The weekly report also tells us the total number of people who are receiving unemployment benefits.  For the week ending June 29th, 4,519,501 people were receiving unemployment benefits under one of the programs that are available (regular state, extended benefits, federal extended unemployment compensation, or a few other smaller programs).  This compares with 12,248,000 people who are unemployed in unadjusted numbers according to the monthly June unemployment situation report which was released Friday, July 5th.  Those numbers, showing that only 36.9% of the officially unemployed are receiving benefits, should make it clear that people do NOT need to be receiving unemployment insurance to be counted among the unemployed.  (This ratio and these two numbers are NOT seasonally adjusted.)
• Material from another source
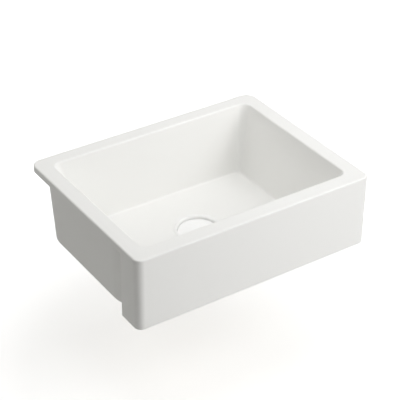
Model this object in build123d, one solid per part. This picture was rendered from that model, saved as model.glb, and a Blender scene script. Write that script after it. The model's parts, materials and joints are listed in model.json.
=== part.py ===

Extended Benefits (EB) No Longer Available in any State

As of the week ending June 29th, only 433 people were still receiving Extended Benefits, as mentioned above.  A year ago, 41,113 people were receiving Extended Benefits.  As recently as April 2012, 412,411 people were receiving Extended Benefits.

Therefore, over the 15 months, 99.9% of the people who were receiving Extended Benefits are no longer receiving such benefits.  We do not know how many of these 412,000 people receiving Extended Benefits in April 2012 have found jobs, how many have another source of income in the family, and how many have nothing. 

To reiterate, while a decrease in the number of people FILING for initial claims is a good thing and indicates that fewer people are being laid off, a decrease in the TOTAL number of people getting unemployment insurance may only show that fewer people are eligible for unemployment insurance benefits.